Caplow, T.; Nelkin, J.
Year:
2007
Bibliographic info:
28th AIVC and 2nd Palenc Conference " Building Low Energy Cooling and Ventilation Technologies in the 21st Century", Crete, Greece, 27-29 September 2007

Installation of an evaporatively cooled hydroponic greenhouse on the roof of building can yield net energy savings for the combined structure, when compared to conventional air conditioning, and can conserve space by adding productive capacity to the rooftop. The proposed system offers energy and water savings far exceeding the levels achieved by traditional green roofs, but requires circumstances that favor co-location of a technically sophisticated agricultural facility with the building. Compared with field agriculture, the hydroponic cultivation of crops in greenhouses sharply reduces water consumption, requires no pesticides, uses several times less land, and doubles the growth rate. Integration of hydroponics into the built environment also sharply reduces the distance from farm to consumer, saving transport costs, reducing waste, and increasing product quality. A 120 m2 low-energy greenhouse was constructed in 2006 on a barge platform in the Hudson River Estuary, a temperate eastern North American climate. A staged cooling algorithm escalates from passive ventilation to active ventilation to evaporative cooling as a function of internal and external temperature. In a Mediterranean climate, a temperature differential as large as 15 C can be achieved by evaporative cooling in arid summer conditions.
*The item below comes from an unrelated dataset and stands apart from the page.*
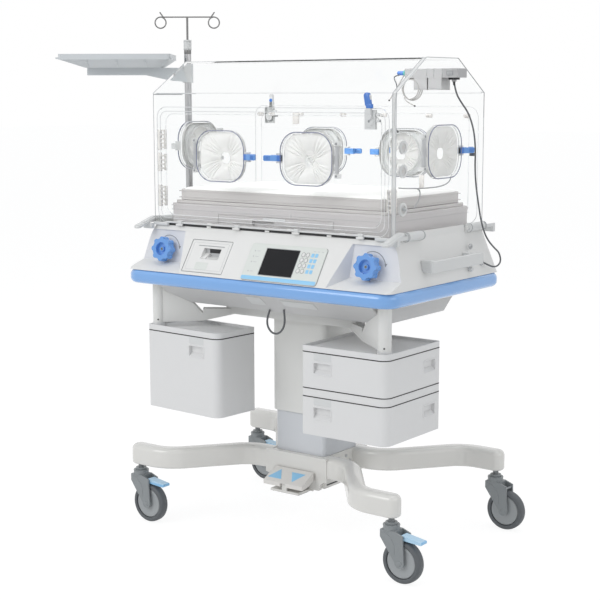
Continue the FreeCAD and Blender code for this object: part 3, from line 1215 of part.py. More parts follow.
def instrument_shelf():
    """Dished shelf on an arm that clamps round the pole, drawn along +X and turned into place."""
    rim = block(SHELF_S0, SHELF_S1, -SHELF_HY, SHELF_HY, SHELF_RIM_Z0, SHELF_RIM_Z1)
    rim = round_edges(rim, HOOK_TAB_L, lambda e: along_axis(e, V(0, 0, 1)))
    top = Part.makePolygon([V(x, y, SHELF_RIM_Z0) for x, y in (
        (SHELF_S0 + SHELF_RIM_T, -SHELF_HY + SHELF_RIM_T), (SHELF_S1 - SHELF_RIM_T, -SHELF_HY + SHELF_RIM_T),
        (SHELF_S1 - SHELF_RIM_T, SHELF_HY - SHELF_RIM_T), (SHELF_S0 + SHELF_RIM_T, SHELF_HY - SHELF_RIM_T),
        (SHELF_S0 + SHELF_RIM_T, -SHELF_HY + SHELF_RIM_T))])
    low = Part.makePolygon([V(x, y, SHELF_LOW_Z) for x, y in (
        (SHELF_LOW_S0, -SHELF_LOW_HY), (SHELF_LOW_S1, -SHELF_LOW_HY), (SHELF_LOW_S1, SHELF_LOW_HY),
        (SHELF_LOW_S0, SHELF_LOW_HY), (SHELF_LOW_S0, -SHELF_LOW_HY))])
    belly = Part.makeLoft([top, low], True, True)
    dish = block(SHELF_S0 + SHELF_RIM_T, SHELF_S1 - SHELF_RIM_T, -SHELF_HY + SHELF_RIM_T, SHELF_HY - SHELF_RIM_T,
                 SHELF_RIM_Z1 - SHELF_DISH, SHELF_RIM_Z1 + 1)
    ribs = [prism_yz([(-SHELF_HY + SHELF_RIM_T, SHELF_RIM_Z0), (-SHELF_HY + 2 * SHELF_RIM_T, SHELF_RIM_Z0 - RIB_DROP),
                      (-SHELF_LOW_HY - SHELF_RIM_T, SHELF_LOW_Z), (-SHELF_LOW_HY, SHELF_LOW_Z),
                      (-SHELF_LOW_HY, SHELF_RIM_Z0)], s - RIB_T / 2, s + RIB_T / 2) for s in RIB_S]
    arm = prism_xz([
        (0, SHELF_CLAMP_Z0 + 2), (SHELF_S0, SHELF_CLAMP_Z0 + 6), (ARM_KNEE, ARM_LOW_Z), (SHELF_LOW_S1, ARM_LOW_Z),
        (SHELF_LOW_S1, SHELF_LOW_Z), (SHELF_CLAMP_H, SHELF_LOW_Z)], -ARM_HY, ARM_HY)
    clamp = soft_block(-SHELF_CLAMP_H, SHELF_CLAMP_H, -SHELF_CLAMP_H, SHELF_CLAMP_H, SHELF_CLAMP_Z0, SHELF_CLAMP_Z1,
                       SHELF_CLAMP_H / 3)
    tabs = []
    for s0, s1 in ((SHELF_S0 - HOOK_TAB_L, SHELF_S0 + SHELF_RIM_T), (SHELF_S1 - SHELF_RIM_T, SHELF_S1 + HOOK_TAB_L)):
        tabs.append(block(s0, s1, -SHELF_HY + HOOK_TAB_L, -SHELF_HY + HOOK_TAB_L + 2 * HOOK_TAB_HY,
                          SHELF_RIM_Z0 + HOOK_TAB_UP, SHELF_RIM_Z0 + HOOK_TAB_UP + HOOK_TAB_T))
    shape = fuse(rim, belly, arm, clamp, *ribs, *tabs).cut(dish)
    shape = shape.cut(rod((0, 0, SHELF_CLAMP_Z0 - 1), (0, 0, SHELF_CLAMP_Z1 + 1), POLE_R + SHAFT_GAP))
    shape = shape.mirror(V(0, 0, 0), V(0, 1, 0))
    shape = turned(shape, (0, 0, 0), 180 + VIEW_TURN)
    shape.translate(V(POLE_X, POLE_Y, 0))
    return shape


def sensor_module():
    """Sensor housing that passes through the hood's right end, two pods below it and a cable plug."""
    body = block(SENSOR_X0, SENSOR_X1, SENSOR_Y0, SENSOR_Y1, SENSOR_Z0, SENSOR_Z1)
    pods = [block(x, x + SENSOR_POD_L, SENSOR_Y0 + REST_GAP, SENSOR_Y1 - REST_GAP, SENSOR_POD_Z0, SENSOR_Z0)
            for x in SENSOR_POD_X]
    plug = rod((PLUG_X, PLUG_Y, PLUG_Z0), (PLUG_X, PLUG_Y, SENSOR_Z0), PLUG_R)
    return fuse(body, plug, *pods)


def cord(points, radius, label):
    """Tube along straight runs joined by tangent arcs, each as large as its two runs allow."""
    pts = [V(*p) for p in points]
    edges = []
    radii = []
    start = pts[0]
    for i in range(1, len(pts) - 1):
        back = pts[i - 1] - pts[i]
        ahead = pts[i + 1] - pts[i]
        reach = 0.45 * min(back.Length, ahead.Length)
        b = V(back).normalize()
        a = V(ahead).normalize()
        turn = math.pi - b.getAngle(a)
        bend = reach / math.tan(turn / 2)
        radii.append(bend)
        t0 = pts[i] + b * reach
        t1 = pts[i] + a * reach
        inward = (a + b).normalize()
        middle = pts[i] + inward * (bend / math.cos(turn / 2) - bend)
        edges.append(Part.LineSegment(start, t0).toShape())
        edges.append(Part.Arc(t0, middle, t1).toShape())
        start = t1
    edges.append(Part.LineSegment(start, pts[-1]).toShape())
    path = Part.Wire(edges)
    first = pts[1] - pts[0]
    section = Part.Wire([Part.makeCircle(radius, pts[0], first)])
    tube = path.makePipeShell([section], True, False)
    expected = math.pi * radius * radius * path.Length
    print(label, "length %.1f" % path.Length, "volume ratio %.4f" % (tube.Volume / expected),
          "radii", " ".join("%.0f" % r for r in radii))
    return tube


def build():
    """All nodes by name."""
    nodes = {"base_block": base_block(), "front_legs": base_casting(-1), "rear_legs": base_casting(1)}
    corners = {"front_left": (-1, -1), "front_right": (1, -1), "rear_left": (-1, 1), "rear_right": (1, 1)}
    for name, (sx, sy) in corners.items():
        fork, wheel = caster(sx, sy)
        nodes["caster_fork_" + name] = fork
        nodes["wheel_" + name] = wheel
        nodes["corner_catch_" + name] = corner_catch(sx, sy)
    for name in ("front_left", "front_right", "rear_left"):
        nodes["brake_pedal_" + name] = brake_pedal(*corners[name])
    nodes["foot_rocker"] = foot_rocker()
    nodes["column_inner"], nodes["column_outer"] = column()
    pan = lower_pan()
    body = deck_body()
    nodes["lower_pan"] = pan
    nodes["support_frame"] = support_frame(pan)
    nodes["left_bin"], nodes["right_bin_upper"], nodes["right_bin_lower"], lids = bins()
    nodes["bin_lids"] = Part.Compound(lids)
    nodes["bumper"] = bumper()
    nodes["deck_housing"] = deck_housing(body)
    nodes["control_panel"], nodes["display"] = control_panel()
    nodes["reservoir_drawer"] = reservoir_drawer(body)
    nodes["tilt_knob_left"] = tilt_knob(-1)
    nodes["tilt_knob_right"] = tilt_knob(1)
    handle = side_handle(body)
    nodes["side_handles"] = Part.Compound([handle, mirror_x(handle)])
    nodes["canopy"] = canopy()
    nodes["front_door"] = front_door()
    door_face = HOOD_Y0 - DOOR_GAP - HOOD_T
    nodes["door_latch_front"] = door_latch(1, door_face, -1)
    nodes["door_latch_rear"] = door_latch(-1, HOOD_Y1, 1)
    for wall in ("front_left", "front_right", "rear_left", "rear_right", "end_left", "end_right"):
        nodes["port_door_" + wall] = port_door(wall)
    nodes["front_cuffs"] = Part.Compound([port_cuff(w) for w in ("front_left", "front_right")])
    nodes["hood_cuffs"] = Part.Compound([port_cuff(w) for w in ("rear_left", "rear_right", "end_left", "end_right")])
    nodes["bed_base"] = bed_base()
    nodes["tilt_cradle"], nodes["mattress_tray"], nodes["mattress"] = bed()
    nodes["infusion_pole"] = infusion_pole()
    nodes["infusion_hook"] = infusion_hook()
    nodes["instrument_shelf"] = instrument_shelf()
    nodes["sensor_module"] = sensor_module()
    nodes["sensor_cable_upper"] = cord(UPPER_ROUTE, SENSOR_CABLE_R, "sensor cable, upper")
    nodes["sensor_cable_lower"] = cord(LOWER_ROUTE, SENSOR_CABLE_R, "sensor cable, lower")
    nodes["loop_cable"] = cord(LOOP_ROUTE, LOOP_CABLE_R, "loop cable")
    return nodes


def main():
    """Build every node and write it."""
    os.makedirs("parts", exist_ok=True)
    for name, shape in build().items():
        solids = shape.Solids
        if not shape.isValid() or not solids:
            print("bad shape", name)
        print(name, len(solids), "solids", "volume %.0f" % shape.Volume)
        shape.exportStep("parts/" + name + ".step")


main()
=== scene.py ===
"""Visual model of an infant incubator on a lifting trolley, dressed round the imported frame."""

import json
import logging
import math
from dataclasses import dataclass
from enum import Enum
from typing import Callable, Iterable, Sequence

import bmesh
import bpy
import numpy as np
from mathutils import Matrix, Vector

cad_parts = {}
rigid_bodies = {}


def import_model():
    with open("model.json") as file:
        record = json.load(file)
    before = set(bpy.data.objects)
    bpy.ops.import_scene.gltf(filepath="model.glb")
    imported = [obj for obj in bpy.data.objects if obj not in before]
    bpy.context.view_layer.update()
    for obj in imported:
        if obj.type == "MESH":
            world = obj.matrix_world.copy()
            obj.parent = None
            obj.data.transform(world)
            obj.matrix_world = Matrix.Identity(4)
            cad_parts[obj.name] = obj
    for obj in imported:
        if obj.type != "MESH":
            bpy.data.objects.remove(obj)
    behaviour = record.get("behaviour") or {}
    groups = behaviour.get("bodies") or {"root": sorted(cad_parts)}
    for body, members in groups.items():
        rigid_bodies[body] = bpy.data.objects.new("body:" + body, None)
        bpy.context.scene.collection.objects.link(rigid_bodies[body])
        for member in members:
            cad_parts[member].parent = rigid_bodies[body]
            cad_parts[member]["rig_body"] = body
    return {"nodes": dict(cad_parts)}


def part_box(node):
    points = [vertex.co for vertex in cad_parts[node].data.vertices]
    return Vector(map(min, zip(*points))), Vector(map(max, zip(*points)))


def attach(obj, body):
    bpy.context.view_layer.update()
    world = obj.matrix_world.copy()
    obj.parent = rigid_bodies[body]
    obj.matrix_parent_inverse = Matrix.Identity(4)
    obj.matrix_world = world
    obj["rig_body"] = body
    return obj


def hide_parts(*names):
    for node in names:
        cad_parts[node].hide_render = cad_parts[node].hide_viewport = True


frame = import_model()

LOG = logging.getLogger("incubator")
MM = 0.001
HOOD = "canopy_body"
Points = np.ndarray


class Kind(Enum):
    """How a finish is built."""

    MOULDED = "moulded"
    PAINT = "paint"
    METAL = "metal"
    CLEAR = "clear"
    FABRIC = "fabric"
    RUBBER = "rubber"


@dataclass(frozen=True)
class Finish:
    """One surface finish: its colour, its gloss and the scale of its grain."""

    name: str
    slot: str
    kind: Kind
    colour: tuple[float, float, float]
    roughness: float
    grain: float = 900.0
    shade: float = 0.03
    bump: float = 0.02
    coat: float = 0.0
    alpha: float = 1.0
    specular: float = 0.5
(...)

Placed on a building, the greenhouse could serve as a complete HVAC system, although higher air velocities will require customized design of building ventilation systems. A hypothetical 720 m2 building of two stories in a Mediterranean climate is analyzed using a highly simplified spreadsheet model. Results indicate that this building adds only 9% to the summer cooling load for a rooftop greenhouse of the same planform area. Required inputs include water (550 tons per year) and power for fans (23 MWh per year), but these inputs for the combined system are lower than the energy cost to cool the building alone using conventional air conditioning. For this purpose, it is assumed that the greenhouse is independently viable as an agricultural venture.